Het Latijnse woordenboek van Lewis en Short geeft als de grondbetekenis van crux „een boom, frame, of andere houten terechtstellingswerktuigen, waaraan misdadigers vastgemaakt of opgehangen werden”. In de geschriften van Livius, een Romeins geschiedschrijver uit de 1ste eeuw v.G.T., betekent crux gewoon een paal. „Kruis” is slechts een latere betekenis van crux. Een eenvoudige paal waaraan een misdadiger werd opgehangen, werd in het Latijn crux simʹplex genoemd. Eén zo’n marteltuig wordt door Justus Lipsius (1547–1606) in zijn boek De cruce libri tres, Antwerpen 1629, blz. 19, afgebeeld. De afbeelding hiernaast van de crux simplex is overgenomen uit zijn boek.
In het boek Das Kreuz und die Kreuzigung door Hermann Fulda, Breslau 1878, blz. 109, staat: „Bomen waren niet overal beschikbaar op de voor openbare terechtstellingen uitgekozen plaatsen. Daarom plantte men een eenvoudige balk in de grond. Daaraan werden de vogelvrijverklaarden met omhooggeheven handen en dikwijls ook met de voeten vastgebonden of genageld.” Na heel wat bewijsmateriaal aangevoerd te hebben, komt Fulda op blz. 219, 220 tot de slotsom: „Jezus stierf aan een eenvoudige terechtstellingspaal: Hiervoor pleiten (a) het destijds in de Oriënt gangbare gebruik van deze terechtstellingsmethode, (b) indirect Jezus’ lijdensgeschiedenis zelf en (c) veel uitspraken van de vroege kerkvaders.”
Paul Wilhelm Schmidt, voormalig professor aan de Universiteit van Basel, maakte in zijn werk Die Geschichte Jesu, Deel 2, Tübingen en Leipzig 1904, blz. 386-394, een uitvoerige studie van het Griekse woord stauʹros. Op blz. 386 van zijn werk zei hij: „σταυρός [stauʹros] betekent iedere rechtopstaande paal of boomstam.” Over de strafvoltrekking aan Jezus schreef P. W. Schmidt op blz. 387-389: „Behalve geseling komt, volgens de evangelieverslagen, voor de strafvoltrekking aan Jezus alleen de eenvoudigste vorm van de Romeinse kruisiging in aanmerking, namelijk het ophangen van het ontklede lichaam aan een paal, die Jezus overigens, om de schandelijke straf nog te verzwaren, zelf naar de terechtstellingsplaats moest dragen of slepen. . . . Iets anders dan een eenvoudige ophanging is uitgesloten aangezien er dikwijls massaterechtstellingen werden voltrokken: 2000 tegelijk door Varus (Jos. Joodse geschied. XVII 10. 10), door Quadratus (Joodse oorl. II 12. 6), door procurator Felix (Joodse oorl. II 15. 2 [13. 2]), door Titus (Joodse oorl. VII. 1 [V 11. 1]).”

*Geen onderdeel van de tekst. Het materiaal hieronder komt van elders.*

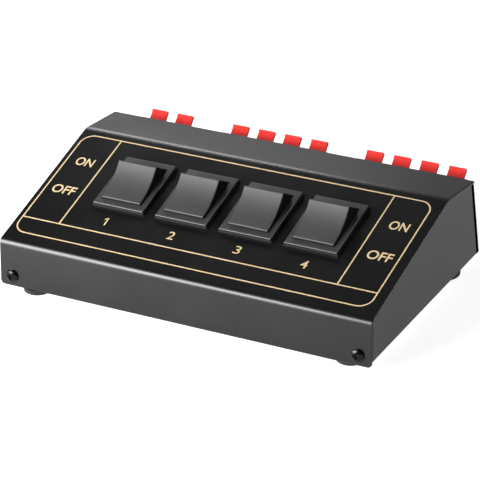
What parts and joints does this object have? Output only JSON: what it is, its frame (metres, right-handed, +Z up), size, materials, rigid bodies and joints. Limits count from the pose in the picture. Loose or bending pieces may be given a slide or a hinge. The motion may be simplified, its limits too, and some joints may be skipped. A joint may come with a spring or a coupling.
{
  "type": "speaker selector switch",
  "caption": "Low wedge-shaped black case with a row of large rocker switches in its sloping top and push terminals for loudspeaker wire on its rear panel.",
  "frame": {"origin": "middle of the footprint, on the surface that the feet stand on", "axes": "+X along the width to the right as seen from the front, -Y towards the front, +Z up"},
  "size_m": [0.185, 0.1189, 0.0465],
  "materials": {
    "case_paint": "satin black baked enamel, fine grain",
    "base_steel": "black enamel",
    "rear_paint": "matt black enamel",
    "foot_rubber": "matt black",
    "black_screws": "black oxide",
    "rivet_metal": "blackened",
    "bezel_plastic": "dark grey nylon, fine grain",
    "rocker_plastic": "grey nylon, satin",
    "plunger_brass": "bright",
    "blade_copper": "bright",
    "tab_brass": "tinned",
    "block_plastic": "black moulded plastic",
    "clip_brass": "tinned",
    "red_plastic": "red moulded plastic",
    "black_plastic": "black moulded plastic",
    "lead_insulation": "red insulation",
    "bus_copper": "tinned"
  },
  "bodies": {
    "case": {"cover": "case_paint", "base_plate": "base_steel", "rear_panel": "rear_paint", "rubber_feet": "foot_rubber", "cover_screws": "black_screws", "rear_screws": "black_screws", "foot_screws": "black_screws", "block_rivets": "rivet_metal", "switch_housing_1": "bezel_plastic", "switch_tabs_1": "tab_brass", "switch_housing_2": "bezel_plastic", "switch_tabs_2": "tab_brass", "switch_housing_3": "bezel_plastic", "switch_tabs_3": "tab_brass", "switch_housing_4": "bezel_plastic", "switch_tabs_4": "tab_brass", "terminal_block_input": "block_plastic", "contact_clips_input": "clip_brass", "terminal_block_output_a": "block_plastic", "contact_clips_output_a": "clip_brass", "terminal_block_output_b": "block_plastic", "contact_clips_output_b": "clip_brass", "output_leads": "lead_insulation", "feed_leads": "lead_insulation", "return_bus": "bus_copper"},
    "rocker_1": {"rocker_1": "rocker_plastic", "spring_plungers_1": "plunger_brass"},
    "blades_1": {"contact_blades_1": "blade_copper"},
    "rocker_2": {"rocker_2": "rocker_plastic", "spring_plungers_2": "plunger_brass"},
    "blades_2": {"contact_blades_2": "blade_copper"},
    "rocker_3": {"rocker_3": "rocker_plastic", "spring_plungers_3": "plunger_brass"},
    "blades_3": {"contact_blades_3": "blade_copper"},
    "rocker_4": {"rocker_4": "rocker_plastic", "spring_plungers_4": "plunger_brass"},
    "blades_4": {"contact_blades_4": "blade_copper"},
    "red_lever_input_1": {"red_lever_input_1": "red_plastic"},
    "black_lever_input_1": {"black_lever_input_1": "black_plastic"},
    "red_lever_input_2": {"red_lever_input_2": "red_plastic"},
    "black_lever_input_2": {"black_lever_input_2": "black_plastic"},
    "red_lever_output_a_1": {"red_lever_output_a_1": "red_plastic"},
    "black_lever_output_a_1": {"black_lever_output_a_1": "black_plastic"},
    "red_lever_output_a_2": {"red_lever_output_a_2": "red_plastic"},
    "black_lever_output_a_2": {"black_lever_output_a_2": "black_plastic"},
    "red_lever_output_a_3": {"red_lever_output_a_3": "red_plastic"},
    "black_lever_output_a_3": {"black_lever_output_a_3": "black_plastic"},
    "red_lever_output_a_4": {"red_lever_output_a_4": "red_plastic"},
    "black_lever_output_a_4": {"black_lever_output_a_4": "black_plastic"},
    "red_lever_output_b_1": {"red_lever_output_b_1": "red_plastic"},
    "black_lever_output_b_1": {"black_lever_output_b_1": "black_plastic"},
    "red_lever_output_b_2": {"red_lever_output_b_2": "red_plastic"},
    "black_lever_output_b_2": {"black_lever_output_b_2": "black_plastic"},
    "red_lever_output_b_3": {"red_lever_output_b_3": "red_plastic"},
    "black_lever_output_b_3": {"black_lever_output_b_3": "black_plastic"},
    "red_lever_output_b_4": {"red_lever_output_b_4": "red_plastic"},
    "black_lever_output_b_4": {"black_lever_output_b_4": "black_plastic"}
  },
  "joints": [
    {"name": "rocker_1_tilt", "type": "hinge", "parent": "case", "child": "rocker_1", "pos_m": [-0.04872, -0.00824, 0.03268], "axis": [1, 0, 0], "range_deg": [-35.6, 0]},
    {"name": "blades_1_tilt", "type": "hinge", "parent": "case", "child": "blades_1", "pos_m": [-0.04872, -0.00583, 0.0238], "axis": [1, 0, 0], "range_deg": [0, 12.01]},
    {"name": "rocker_2_tilt", "type": "hinge", "parent": "case", "child": "rocker_2", "pos_m": [-0.01657, -0.00824, 0.03268], "axis": [1, 0, 0], "range_deg": [-35.6, 0]},
    {"name": "blades_2_tilt", "type": "hinge", "parent": "case", "child": "blades_2", "pos_m": [-0.01657, -0.00583, 0.0238], "axis": [1, 0, 0], "range_deg": [0, 12.01]},
    {"name": "rocker_3_tilt", "type": "hinge", "parent": "case", "child": "rocker_3", "pos_m": [0.01558, -0.00824, 0.03268], "axis": [1, 0, 0], "range_deg": [-35.6, 0]},
    {"name": "blades_3_tilt", "type": "hinge", "parent": "case", "child": "blades_3", "pos_m": [0.01558, -0.00583, 0.0238], "axis": [1, 0, 0], "range_deg": [0, 12.01]},
    {"name": "rocker_4_tilt", "type": "hinge", "parent": "case", "child": "rocker_4", "pos_m": [0.04772, -0.00824, 0.03268], "axis": [1, 0, 0], "range_deg": [-35.6, 0]},
    {"name": "blades_4_tilt", "type": "hinge", "parent": "case", "child": "blades_4", "pos_m": [0.04772, -0.00583, 0.0238], "axis": [1, 0, 0], "range_deg": [0, 12.01]},
    {"name": "red_lever_input_1_press", "type": "hinge", "parent": "case", "child": "red_lever_input_1", "pos_m": [-0.0737, 0.04822, 0.03301], "axis": [-1, 0, 0], "range_deg": [0, 24], "stiffness_Nm_per_rad": 0.012, "springref_deg": -20.05},
    {"name": "black_lever_input_1_press", "type": "hinge", "parent": "case", "child": "black_lever_input_1", "pos_m": [-0.0737, 0.05004, 0.0147], "axis": [1, 0, 0], "range_deg": [0, 24], "stiffness_Nm_per_rad": 0.012, "springref_deg": -20.05},
    {"name": "red_lever_input_2_press", "type": "hinge", "parent": "case", "child": "red_lever_input_2", "pos_m": [-0.0601, 0.04822, 0.03301], "axis": [-1, 0, 0], "range_deg": [0, 24], "stiffness_Nm_per_rad": 0.012, "springref_deg": -20.05},
    {"name": "black_lever_input_2_press", "type": "hinge", "parent": "case", "child": "black_lever_input_2", "pos_m": [-0.0601, 0.05004, 0.0147], "axis": [1, 0, 0], "range_deg": [0, 24], "stiffness_Nm_per_rad": 0.012, "springref_deg": -20.05},
    {"name": "red_lever_output_a_1_press", "type": "hinge", "parent": "case", "child": "red_lever_output_a_1", "pos_m": [-0.0303, 0.04822, 0.03301], "axis": [-1, 0, 0], "range_deg": [0, 24], "stiffness_Nm_per_rad": 0.012, "springref_deg": -20.05},
    {"name": "black_lever_output_a_1_press", "type": "hinge", "parent": "case", "child": "black_lever_output_a_1", "pos_m": [-0.0303, 0.05004, 0.0147], "axis": [1, 0, 0], "range_deg": [0, 24], "stiffness_Nm_per_rad": 0.012, "springref_deg": -20.05},
    {"name": "red_lever_output_a_2_press", "type": "hinge", "parent": "case", "child": "red_lever_output_a_2", "pos_m": [-0.0167, 0.04822, 0.03301], "axis": [-1, 0, 0], "range_deg": [0, 24], "stiffness_Nm_per_rad": 0.012, "springref_deg": -20.05},
    {"name": "black_lever_output_a_2_press", "type": "hinge", "parent": "case", "child": "black_lever_output_a_2", "pos_m": [-0.0167, 0.05004, 0.0147], "axis": [1, 0, 0], "range_deg": [0, 24], "stiffness_Nm_per_rad": 0.012, "springref_deg": -20.05},
    {"name": "red_lever_output_a_3_press", "type": "hinge", "parent": "case", "child": "red_lever_output_a_3", "pos_m": [-0.0031, 0.04822, 0.03301], "axis": [-1, 0, 0], "range_deg": [0, 24], "stiffness_Nm_per_rad": 0.012, "springref_deg": -20.05},
    {"name": "black_lever_output_a_3_press", "type": "hinge", "parent": "case", "child": "black_lever_output_a_3", "pos_m": [-0.0031, 0.05004, 0.0147], "axis": [1, 0, 0], "range_deg": [0, 24], "stiffness_Nm_per_rad": 0.012, "springref_deg": -20.05},
    {"name": "red_lever_output_a_4_press", "type": "hinge", "parent": "case", "child": "red_lever_output_a_4", "pos_m": [0.0105, 0.04822, 0.03301], "axis": [-1, 0, 0], "range_deg": [0, 24], "stiffness_Nm_per_rad": 0.012, "springref_deg": -20.05},
    {"name": "black_lever_output_a_4_press", "type": "hinge", "parent": "case", "child": "black_lever_output_a_4", "pos_m": [0.0105, 0.05004, 0.0147], "axis": [1, 0, 0], "range_deg": [0, 24], "stiffness_Nm_per_rad": 0.012, "springref_deg": -20.05},
    {"name": "red_lever_output_b_1_press", "type": "hinge", "parent": "case", "child": "red_lever_output_b_1", "pos_m": [0.0388, 0.04822, 0.03301], "axis": [-1, 0, 0], "range_deg": [0, 24], "stiffness_Nm_per_rad": 0.012, "springref_deg": -20.05},
    {"name": "black_lever_output_b_1_press", "type": "hinge", "parent": "case", "child": "black_lever_output_b_1", "pos_m": [0.0388, 0.05004, 0.0147], "axis": [1, 0, 0], "range_deg": [0, 24], "stiffness_Nm_per_rad": 0.012, "springref_deg": -20.05},
    {"name": "red_lever_output_b_2_press", "type": "hinge", "parent": "case", "child": "red_lever_output_b_2", "pos_m": [0.0524, 0.04822, 0.03301], "axis": [-1, 0, 0], "range_deg": [0, 24], "stiffness_Nm_per_rad": 0.012, "springref_deg": -20.05},
    {"name": "black_lever_output_b_2_press", "type": "hinge", "parent": "case", "child": "black_lever_output_b_2", "pos_m": [0.0524, 0.05004, 0.0147], "axis": [1, 0, 0], "range_deg": [0, 24], "stiffness_Nm_per_rad": 0.012, "springref_deg": -20.05},
    {"name": "red_lever_output_b_3_press", "type": "hinge", "parent": "case", "child": "red_lever_output_b_3", "pos_m": [0.066, 0.04822, 0.03301], "axis": [-1, 0, 0], "range_deg": [0, 24], "stiffness_Nm_per_rad": 0.012, "springref_deg": -20.05},
    {"name": "black_lever_output_b_3_press", "type": "hinge", "parent": "case", "child": "black_lever_output_b_3", "pos_m": [0.066, 0.05004, 0.0147], "axis": [1, 0, 0], "range_deg": [0, 24], "stiffness_Nm_per_rad": 0.012, "springref_deg": -20.05},
    {"name": "red_lever_output_b_4_press", "type": "hinge", "parent": "case", "child": "red_lever_output_b_4", "pos_m": [0.0796, 0.04822, 0.03301], "axis": [-1, 0, 0], "range_deg": [0, 24], "stiffness_Nm_per_rad": 0.012, "springref_deg": -20.05},
    {"name": "black_lever_output_b_4_press", "type": "hinge", "parent": "case", "child": "black_lever_output_b_4", "pos_m": [0.0796, 0.05004, 0.0147], "axis": [1, 0, 0], "range_deg": [0, 24], "stiffness_Nm_per_rad": 0.012, "springref_deg": -20.05}
  ],
  "couplings": [
    {"joint": "blades_1_tilt", "follows": "rocker_1_tilt", "ratio": -0.33708},
    {"joint": "blades_2_tilt", "follows": "rocker_2_tilt", "ratio": -0.33708},
    {"joint": "blades_3_tilt", "follows": "rocker_3_tilt", "ratio": -0.33708},
    {"joint": "blades_4_tilt", "follows": "rocker_4_tilt", "ratio": -0.33708}
  ]
}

Het ontbreekt derhalve volkomen aan bewijsmateriaal dat Jezus Christus werd gekruisigd aan twee stukken hout die elkaar rechthoekig sneden. Wij willen niets aan Gods geschreven Woord toevoegen door de heidense opvatting van het „kruis” in de geïnspireerde Schrift op te nemen, maar geven stauʹros en xuʹlon volgens hun eenvoudigste betekenis weer. Aangezien Jezus het woord stauʹros gebruikte om het lijden en de schande of marteling van zijn volgelingen af te beelden (Mt 16:24), hebben wij stauʹros met „martelpaal” vertaald ten einde het te onderscheiden van xuʹlon, dat wij hebben weergegeven met „paal”, of, in de voetnoot, met „boom”, zoals in Han 5:30.